* begin *

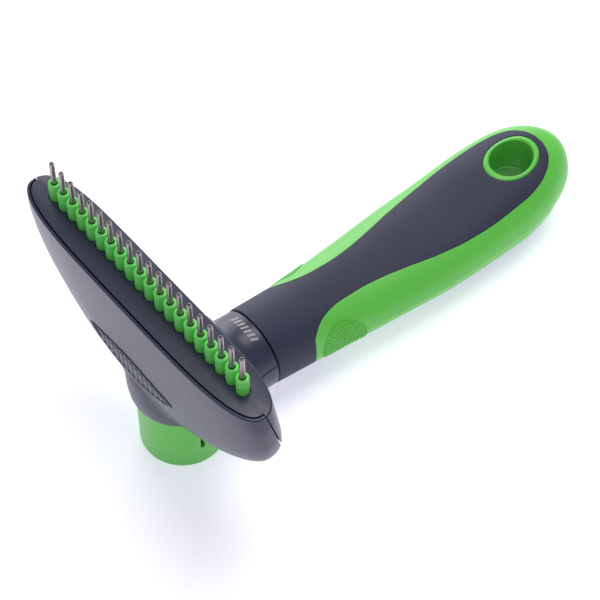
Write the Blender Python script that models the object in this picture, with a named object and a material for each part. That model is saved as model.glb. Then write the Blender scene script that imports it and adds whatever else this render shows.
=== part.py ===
"""Self-cleaning deshedding tool: twenty-pin rake head, ejector comb, push button and handle.

Metres, +Z up. The pins point up, their row runs along X and the handle runs along +Y.
The button and the underside of the handle's end stand on Z = 0.
"""
import math

import bmesh
import bpy
from mathutils import Matrix, Vector

MM = 0.001

# Frame: lengths below are in millimetres in the head's own frame, whose origin is the middle of the
# pin row on the face plane. It is placed at HEAD in the object's frame.
HEAD = (0.0, -77.75, 81.0)

# Pins and sleeves
PIN_COUNT = 20
PIN_PITCH = 4.5
PIN_R = 0.8
PIN_TIP_Z = 15.1
SLEEVE_R = 1.9
SLEEVE_BORE_R = 1.12
SLEEVE_TOP_Z = 6.25
SLEEVE_HOLE_R = 2.15
TRAVEL = 8.5

# Head shells
FACE_PLATE = (51.6, -8.15, 6.6)   # half length, front y and back y of the face plate
FACE_THICK = 2.6
GROOVE = 0.35
WALL = 1.8
# level z, half length, front y, back y of the outer shell
HULL = ((0.0, 52.8, -9.4, 7.5), (-7.0, 53.9, -9.25, 8.4), (-14.0, 54.0, -9.0, 9.7),
        (-20.0, 53.3, -8.75, 10.8), (-24.0, 52.0, -8.6, 11.4), (-28.0, 49.8, -8.35, 11.9),
        (-35.0, 44.0, -7.5, 13.0), (-42.0, 35.8, -5.9, 14.2), (-48.0, 26.0, -4.2, 15.3), (-53.0, 16.0, -3.0, 16.0))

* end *

> _Exercise details_
Copy out every line from the material above in which the word "part" appears.

> _Expected output_
Write the Blender Python script that models the object in this picture, with a named object and a material for each part. That model is saved as model.glb. Then write the Blender scene script that imports it and adds whatever else this render shows.
=== part.py ===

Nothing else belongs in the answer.